# Drivers



## IriShFaN10

I shoot in the mid to high 80's and trying to find a new driver. Ive looked at the titleist 905 r, s, and t. I have also looked at the new cleveland hibore. For my skill and for which driver is the best which one do you think is the best one for me? Get back at me.


----------



## golfermatt91

depends how much money you have you say your looking at the titleist driver thats around 400$ so here is what i suggest

R7 425cc
Nike sasquatch tour driver exotic shaft.
Callaway Ft-3 tour fusion driver
titleist 905r
all the same price but the nike is a shade cheaper \

all of those are nice.


----------



## zeglpm

Ping G2 or G5, Cobra or Wilson Dd6. They are all forgiving and forgiveness beats, out and out length any day (when talking golf clubs, that is).


----------



## golfermatt91

I never really liked the ping drivers thier preatty short and tall.


----------



## Warbird

Unless you have no trouble at all making the ball go perfectly straight I would look into the Callaway X instead of the FT3, the bore through shaft is genius and it's cheaper.


----------



## golfermatt91

i can agree on that.


----------



## jump15vc

what do u mean by bore through shaft?


----------



## golfermatt91

the hi bore is the new cleveland driver.


----------



## jump15vc

he was talkin about callaways tho


----------



## blue3715

bore thru is the way Callaway adds stability to their clubs.
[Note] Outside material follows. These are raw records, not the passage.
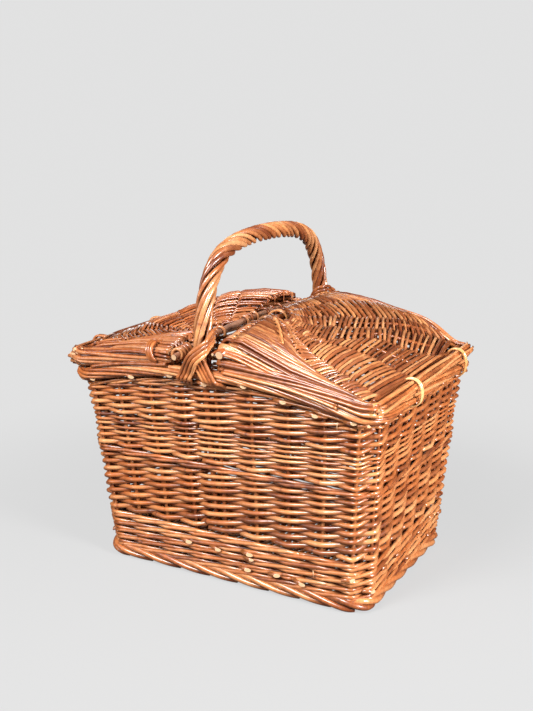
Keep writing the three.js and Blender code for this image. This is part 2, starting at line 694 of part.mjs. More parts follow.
// Middle height of a lid's weave: it meets the roll at the edges and the stick at the seam.
function lidMiddleZ(lid, x, y) {
  const yShare = THREE.MathUtils.clamp(Math.abs(y) / (DOME_SHARE * LID_EDGE_HALF_DEPTH), 0, 1);
  const endX = lid.side * (LID_EDGE_HALF_LENGTH - lid.rollRadii.end);
  const fromEnd = THREE.MathUtils.clamp((endX - x) / (endX - lid.stickX), 0, 1);
  const front = rollRadiusAt(lid, x, -1);
  const back = rollRadiusAt(lid, x, 1);
  const radius = lerp(front, back, THREE.MathUtils.clamp(0.5 + y / (2 * LID_EDGE_HALF_DEPTH), 0, 1));
  const crown = lid.crown * (1 - (1 - fromEnd) ** 2) * (1 - yShare ** 4);
  return seatAt(x, y) + LID_SEAT + radius + crown;
}

function stickZ(lid, y) {
  const ends = [-1, 1].map((ySign) => {
    const radius = rollRadiusAt(lid, lid.stickX, ySign);
    const seat = rollCentreZ(lid.stickX, ySign * (LID_EDGE_HALF_DEPTH - radius), radius);
    return lid.stickOnRoll ? seat + radius + CLEAR + STICK_RADIUS : seat;
  });
  const share = y / LID_EDGE_HALF_DEPTH;
  return lerp(ends[0], ends[1], 0.5 + share / 2) + lid.stickCrown * (1 - share * share);
}

function stickStations(lid, x, radius, halfLength) {
  return Array.from({ length: STICK_STEPS + 1 }, (_, i) => {
    const y = lerp(-halfLength, halfLength, i / STICK_STEPS);
    return { at: new THREE.Vector3(x, y, stickZ(lid, y)), up: Z_AXIS, radius };
  });
}

// Plan of the roll's outer face, from the seam at the front round the end to the seam at the back.
function rollPlan(lid, seamX) {
  const a = LID_EDGE_HALF_LENGTH;
  const b = LID_EDGE_HALF_DEPTH;
  const r = LID_CORNER_RADIUS;
  const path = new THREE.Path();
  path.moveTo(lid.side * seamX, -b);
  path.lineTo(a - r, -b);
  path.absarc(a - r, -b + r, r, -Math.PI / 2, 0, false);
  path.lineTo(a, b - r);
  path.absarc(a - r, b - r, r, 0, Math.PI / 2, false);
  path.lineTo(lid.side * seamX, b);
  return path;
}

function lidRoll(lid) {
  const seamX = lid.stickOnRoll
    ? lid.stickX - lid.side * STICK_RADIUS
    : lid.stickX + lid.side * (STICK_RADIUS + RUNNING);
  const path = rollPlan(lid, seamX);
  const stations = Array.from({ length: ROLL_STEPS + 1 }, (_, i) => {
    const edge = path.getPointAt(i / ROLL_STEPS);
    const tangent = path.getTangentAt(i / ROLL_STEPS);
    const radius = rollRadiusAt(lid, lid.side * edge.x, edge.y);
    const x = lid.side * (edge.x - tangent.y * radius);
    const y = edge.y + tangent.x * radius;
    return { at: new THREE.Vector3(x, y, rollCentreZ(x, y, radius)), up: Z_AXIS, radius };
  });
  return rodThrough(stations, ROLL_SIDES);
}

function lidPanel(lid) {
  const radii = lid.rollRadii;
  const seam = lid.side * lid.stickX + STICK_RADIUS + CLEAR;
  const endX = LID_EDGE_HALF_LENGTH - 2 * radii.end - CLEAR;
  const frontY = -(LID_EDGE_HALF_DEPTH - 2 * Math.max(radii.front, radii.end) - CLEAR);
  const backY = LID_EDGE_HALF_DEPTH - 2 * Math.max(radii.back, radii.end) - CLEAR;
  const corner = LID_CORNER_RADIUS - radii.front;
  const geometry = new THREE.BoxGeometry(1, 1, 1, PANEL_STEPS.along, PANEL_STEPS.across, 1);
  reshape(geometry, (v) => {
    const y = lerp(frontY, backY, 0.5 + Math.sin(Math.PI * v.y) / 2);
    const intoCorner = Math.max(0, corner - Math.min(y - frontY, backY - y));
    const reach = endX - corner + Math.sqrt(Math.max(0, corner * corner - intoCorner * intoCorner));
    const x = lid.side * lerp(seam, reach, v.x + 0.5);
    return new THREE.Vector3(x, y, lidMiddleZ(lid, x, y) + v.z * LID_THICKNESS);
  });
  return lid.side < 0 ? mirrorWinding(geometry) : geometry;
}

// Turns the faces round after a shape was mirrored.
function mirrorWinding(geometry) {
  const index = geometry.index.array;
  for (let i = 0; i < index.length; i += 3) {
    [index[i + 1], index[i + 2]] = [index[i + 2], index[i + 1]];
  }
  geometry.computeVertexNormals();
  return geometry;
}

// Ribs fan out from the front half of the stick under the weave, off a short bar beside the stick.
function ribFan(lid) {
  const rootX = lid.stickX + lid.side * (STICK_RADIUS + RIB_RADIUS + RIB_FROM_STICK);
  const under = LID_THICKNESS / 2 + RIB_SEAT + RIB_RADIUS;
  const endX = lid.side * (LID_EDGE_HALF_LENGTH - 2 * lid.rollRadii.end - RIB_FROM_END);
  const edgeY = LID_EDGE_HALF_DEPTH - 2 * lid.rollRadii.back - RIB_FROM_SIDE;
  const at = (x, y) => new THREE.Vector3(x, y, lidMiddleZ(lid, x, y) - under);
  const rootY = (i) => RIB_ROOT_MIDDLE + (i - (RIB_ANGLES.length - 1) / 2) * RIB_ROOT_SPACING;
  const ribs = RIB_ANGLES.map((degrees, i) => {
    const slope = Math.tan(THREE.MathUtils.degToRad(degrees));
    const run = Math.min(Math.abs(endX - rootX), (edgeY - Math.sign(slope) * rootY(i)) / Math.abs(slope));
    const stations = Array.from({ length: RIB_STEPS + 1 }, (_, k) => {
      const x = rootX + (lid.side * run * k) / RIB_STEPS;
      return { at: at(x, rootY(i) + (slope * run * k) / RIB_STEPS), up: Z_AXIS, radius: RIB_RADIUS };
    });
    return rodThrough(stations, RIB_SIDES);
  });
  const barHalf = (RIB_ANGLES.length * RIB_ROOT_SPACING) / 2;
  const bar = [-1, -1 / 3, 1 / 3, 1].map((share) => ({
    at: at(rootX, RIB_ROOT_MIDDLE + share * barHalf),
    up: Z_AXIS,
    radius: RIB_RADIUS,
  }));
  return joined([rodThrough(bar, RIB_SIDES), ...ribs]);
}

// Willow loop wound round the edge roll, in a groove of the roll.
function edgeLoop(lid) {
  const { x, back } = lid.loop;
  const ySign = back ? 1 : -1;
  const radius = rollRadiusAt(lid, x, ySign);
  const y = ySign * (LID_EDGE_HALF_DEPTH - radius);
  const centre = new THREE.Vector3(x, y, rollCentreZ(x, y, radius) + LOOP_LIFT);
  const rise = rollCentreZ(x + 1, y, radius) - rollCentreZ(x - 1, y, radius);
  const axis = new THREE.Vector3(2, 0, rise).normalize();
  const loopRadius = radius + CLEAR;
  const grooveRadius = loopRadius - LOOP_ROD_RADIUS - LOOP_LIFT - CLEAR;
  const halfWidth = (LOOP_TURNS * LOOP_PITCH) / 2 + LOOP_ROD_RADIUS + 2 * RUNNING;
  const rim = radius + 2 * LOOP_ROD_RADIUS;
  const profile = [
    new THREE.Vector2(grooveRadius, -halfWidth),
    new THREE.Vector2(rim, -halfWidth),
    new THREE.Vector2(rim, halfWidth),
    new THREE.Vector2(grooveRadius, halfWidth),
    new THREE.Vector2(grooveRadius, -halfWidth),
  ];
  const groove = new THREE.LatheGeometry(profile, ROLL_SIDES);
  groove.applyQuaternion(new THREE.Quaternion().setFromUnitVectors(new THREE.Vector3(0, 1, 0), axis));
  groove.translate(centre.x, centre.y, centre.z - LOOP_LIFT);
  const inside = LID_EDGE_HALF_DEPTH - 2 * radius - 2 * LOOP_ROD_RADIUS - 2 * CLEAR;
  const panelNotch = boxBetween(
    new THREE.Vector3(x - halfWidth, Math.min(ySign * inside, y), centre.z - 3 * radius),
    new THREE.Vector3(x + halfWidth, Math.max(ySign * inside, y), centre.z + 3 * radius),
  );
  const rod = { radius: loopRadius, rod: LOOP_ROD_RADIUS, turns: LOOP_TURNS, pitch: LOOP_PITCH };
  const name = `${lid.name}_edge_loop`;
  const loop = winding(name, {
    centre, axis, start: new THREE.Vector3(0, ySign, -1), ...rod, steps: LOOP_STEPS, sides: LOOP_SIDES,
  });
  return { name, loop, groove, panelNotch };
}

function buildLid(lid) {
  const stickHalf = LID_EDGE_HALF_DEPTH + STICK_OVERHANG - 2 * CLEAR;
  const stick = rodThrough(stickStations(lid, lid.stickX, STICK_RADIUS, stickHalf), ROLL_SIDES);
  addNode(`${lid.name}_edge_stick`, stick, DARK_WILLOW);
  const { name, loop, groove, panelNotch } = edgeLoop(lid);
  addNode(name, loop, WILLOW);
  addNode(`${lid.name}_edge_roll`, cut(lidRoll(lid), [groove]), WILLOW);
  const notches = [panelNotch];
  for (const y of lid.hinges) {
    const { centre, radius, rollX, rollZ } = hingePlace(lid, y);
    const inmost = centre.x - lid.side * (radius + CANE_RADIUS + RUNNING);
    notches.push(
      boxBetween(
        new THREE.Vector3(Math.min(rollX, inmost), y - hingeHalfWidth, rollZ - 2 * radius),
        new THREE.Vector3(Math.max(rollX, inmost), y + hingeHalfWidth, rollZ + 2 * radius),
      ),
    );
  }
  if (lid === RIGHT_LID) {
    RIB_TIES_Y.forEach((y, i) => {
      const middle = lid.stickX - INNER_STICK_RADIUS - CLEAR / 2;
      const centre = new THREE.Vector3(middle, y, stickZ(lid, y));
      const radius = (STICK_RADIUS + INNER_STICK_RADIUS + RUNNING) * TIE_OVAL + RIB_TIE_RADIUS;
      const sideRadius = STICK_RADIUS * TIE_OVAL + RIB_TIE_RADIUS + CLEAR;
      const rod = { radius, sideRadius, rod: RIB_TIE_RADIUS, turns: RIB_TIE_TURNS, pitch: RIB_TIE_PITCH };
      const tieName = `${lid.name}_rib_tie_${i + 1}`;
      const place = { centre, axis: new THREE.Vector3(0, 1, 0), start: new THREE.Vector3(1, 0, 0) };
      addNode(
        tieName,
        winding(tieName, { ...place, ...rod, steps: SMALL_LOOP_STEPS, sides: SMALL_LOOP_SIDES }),
        PALE_WILLOW,
      );
      const halfWidth = (RIB_TIE_TURNS * RIB_TIE_PITCH) / 2 + RIB_TIE_RADIUS + RUNNING;
      const out = radius + RIB_TIE_RADIUS + RUNNING;
      notches.push(
        boxBetween(
          new THREE.Vector3(middle, y - halfWidth, centre.z - 2 * out),
          new THREE.Vector3(middle + out, y + halfWidth, centre.z + 2 * out),
        ),
      );
    });
    const innerX = lid.stickX - STICK_RADIUS - INNER_STICK_RADIUS - CLEAR;
    addNode(
      `${lid.name}_inner_stick`,
      rodThrough(stickStations(lid, innerX, INNER_STICK_RADIUS, stickHalf), ROD_SIDES),
      DARK_WILLOW,
    );
  }
  addNode(`${lid.name}_weave`, cut(lidPanel(lid), notches), WILLOW);
  addNode(`${lid.name}_rib_fan`, ribFan(lid), PALE_WILLOW);
}
buildLid(LEFT_LID);
buildLid(RIGHT_LID);

console.log(`least gap of each winding to itself, mm: ${windingGaps.join(", ")}`);

export default basket;
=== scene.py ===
import math

import bmesh
import bpy
import numpy as np
from mathutils import Matrix, Vector


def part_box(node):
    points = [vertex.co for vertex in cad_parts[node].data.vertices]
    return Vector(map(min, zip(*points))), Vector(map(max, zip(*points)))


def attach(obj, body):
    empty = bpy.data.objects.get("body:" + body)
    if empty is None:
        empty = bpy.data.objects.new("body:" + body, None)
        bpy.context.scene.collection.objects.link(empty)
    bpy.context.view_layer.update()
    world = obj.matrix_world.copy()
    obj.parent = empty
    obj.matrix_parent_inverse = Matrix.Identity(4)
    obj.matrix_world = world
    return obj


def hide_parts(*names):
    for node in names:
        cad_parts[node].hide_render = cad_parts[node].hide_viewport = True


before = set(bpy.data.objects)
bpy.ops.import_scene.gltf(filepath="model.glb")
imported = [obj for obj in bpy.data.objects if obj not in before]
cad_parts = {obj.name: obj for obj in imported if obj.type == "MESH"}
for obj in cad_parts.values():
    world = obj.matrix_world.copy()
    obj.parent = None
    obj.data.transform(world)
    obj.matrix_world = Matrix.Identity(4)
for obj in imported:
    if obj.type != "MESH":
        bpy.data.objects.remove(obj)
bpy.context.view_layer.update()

scene = bpy.context.scene
mm = 0.001
print("frame loaded")


def placed(name, data):
    made = bpy.data.objects.new(name, data)
    scene.collection.objects.link(made)
    return made


# Camera, at the photograph's viewing angle

cameraView = {
    "place": (0.6328, -1.1651, 0.5994),
    "azimuth": 29.136,
    "pitch": 13.503,
    "lens": 50.19,
    "sensor": 36,
}


def makeCamera(view):
    data = bpy.data.cameras.new("camera")
    data.lens, data.sensor_width = view["lens"], view["sensor"]
    eye = placed("camera", data)
    turn, tilt = math.radians(view["azimuth"]), math.radians(view["pitch"])
    back = Vector((math.sin(turn) * math.cos(tilt), -math.cos(turn) * math.cos(tilt), math.sin(tilt)))
    eye.location = view["place"]
    eye.rotation_mode = "QUATERNION"
    eye.rotation_quaternion = (-back).to_track_quat("-Z", "Y")
    scene.camera = eye


makeCamera(cameraView)


# Shape of the body, in millimetres. It is drawn at rim size and leans in towards the foot.

basket = {
    "rimHalf": (220, 166),
    "footHalf": (198.5, 136.5),
    "cornerCut": 22,
    "rimHeight": 257,
    "riseFront": 26,
    "riseBack": 34,
    "stakeInset": 8,  # from the wall's outside to the stakes
    "longStakes": 7,
    "longSpacing": 50.25,
    "shortStakes": 5,
    "shortSpacing": 49,
    "borderHeight": 18,
    "borderLeftGain": 5,
    "borderBackGain": 3,
    "topWale": 7,
}


def rimAt(x, y):
    along = np.minimum(1, np.abs(x) / (basket["rimHalf"][0] - basket["cornerCut"]))
    back = np.clip(0.5 + y / (2 * basket["rimHalf"][1]), 0, 1)
    rise = basket["riseFront"] + (basket["riseBack"] - basket["riseFront"]) * back
    return basket["rimHeight"] + rise * (1 - along * along)


def borderHeightAt(x, y):
    left = basket["borderLeftGain"] * x / basket["rimHalf"][0]
    return basket["borderHeight"] - left + basket["borderBackGain"] * y / basket["rimHalf"][1]


def squeezed(value, axis, z):
    inward = (basket["rimHalf"][axis] - basket["footHalf"][axis]) * (1 - z / basket["rimHeight"])
    flat = basket["rimHalf"][axis] - basket["cornerCut"]
    size = np.abs(value)
    return np.sign(value) * np.where(size < flat, size * (flat - inward) / flat, size - inward)


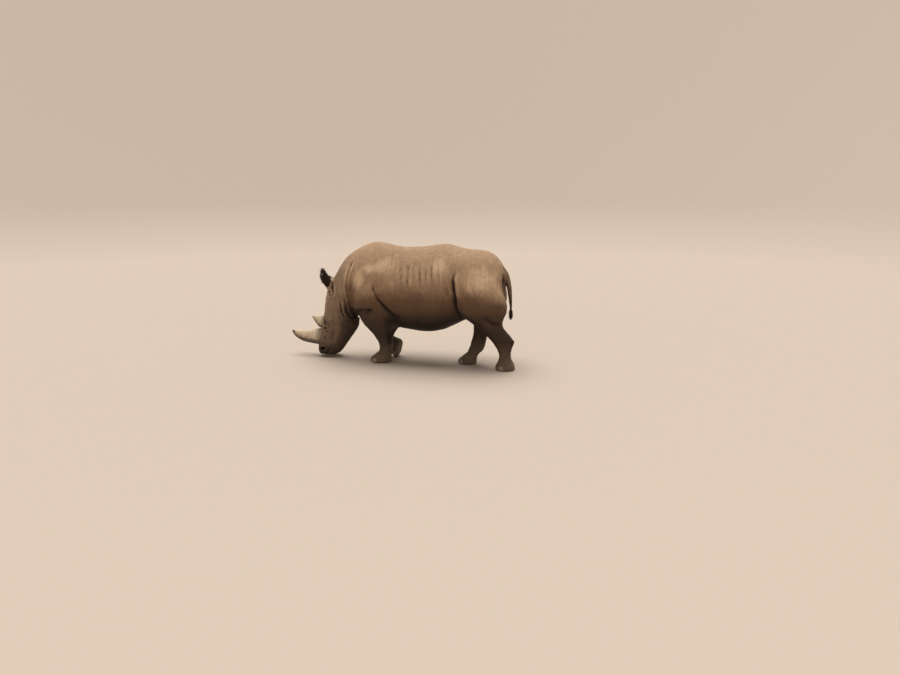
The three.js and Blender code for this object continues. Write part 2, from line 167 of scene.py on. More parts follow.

The shaft extends thru the head (iron or wood) all the way to the base of the shaft. Look at the bottom of any bertha driver, you can see the circle of the shaft. This gives more control and allow more weight to be moved from the shaft to the club head for more loft and distance. You will notice how little steel actually extends up the shaft from the club face, vs other clubs.


----------



## Police

Has to be the titleist the cleveland is good but the titleist is so much better and its not so distracting at adress the cleveland head is a bit strange.


----------